I’m sure you’ve seen ‘color-banding’ where the sky looks like a patch work of different blues, rather than a nice gradient. Sometimes you’ll see a few frames where the image of your TV looks like a whole bunch of ugly looking squares – the image is KIND of there, but it’s not good.
All that happens when the data is compressed a little too much (it often happens when there’s a glitch and the transmission path has a brief problem), and the encoding process doesn’t encode ENOUGH of the different color samples and borders to make up that patch work. It’s a bit like you’re looking at the sky, and you’ve only got 4 different blue pens to make a picture of it. Not ideal, but on the whole you’ll get the idea.

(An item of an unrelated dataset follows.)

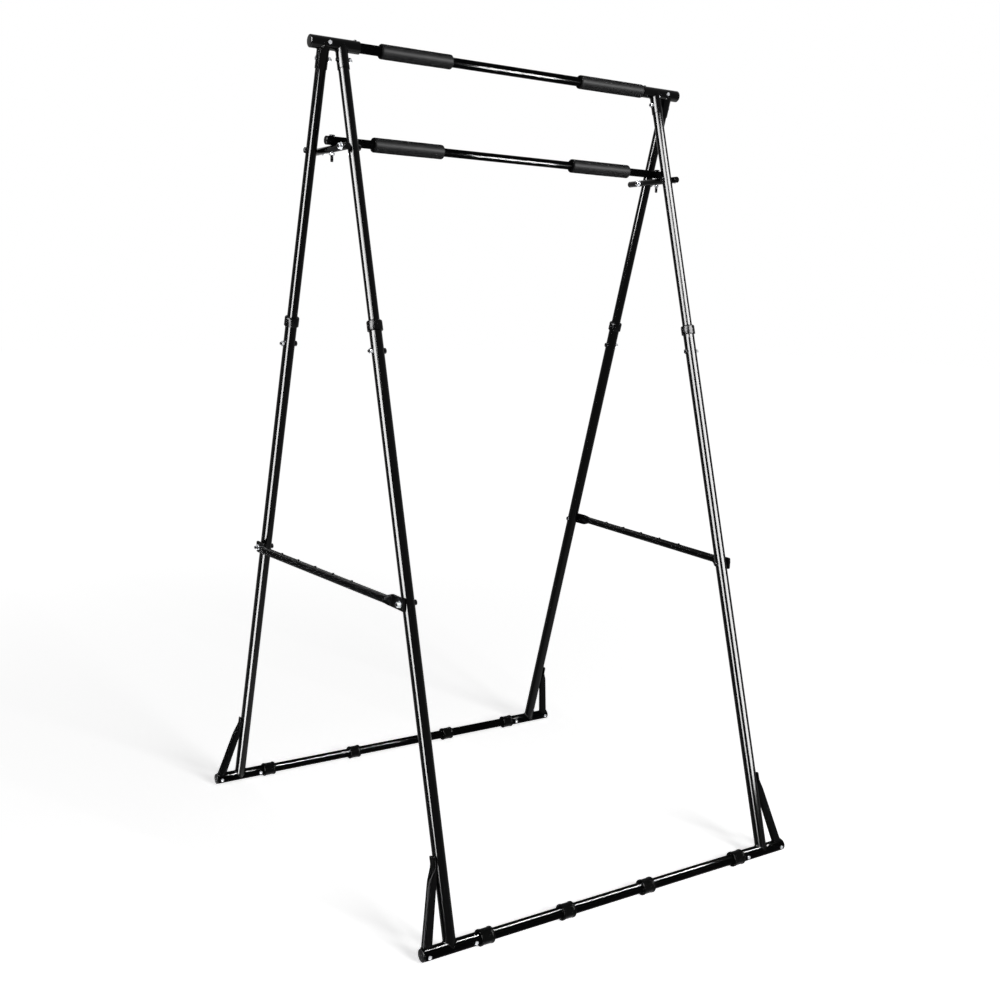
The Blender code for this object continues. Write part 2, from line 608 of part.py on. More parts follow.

Basically, Codecs are essential in order to fit video through restricted size data paths like the internet (think Netflix and the likes, and imagine trying to poke a house through a hosepipe to get an idea of the scale of the problem), and to allow it to be stored onto devices like hard disks, and for that matter your computer and your iPad. You’d not be happy to have one movie take up all the storage on your computer or tablet.
Next time, we’ll go into some more depth on encoding and decoding, and we’ll discuss how MPG files work. Then we’ll also do an article to discuss data rates and talk about compressed versus uncompressed video. Remember – these types of encoding mechanisms work – but in reality, you’re of course not getting the data in uncompressed form, so something, somewhere has to give! For some applications, you can get away with this – your kids watching Frozen in the car, you watching a movie at home, you’ll probably be fine with it. Having a corporate presentation to critical clients on a 16’ wide video wall is, of course, another story altogether.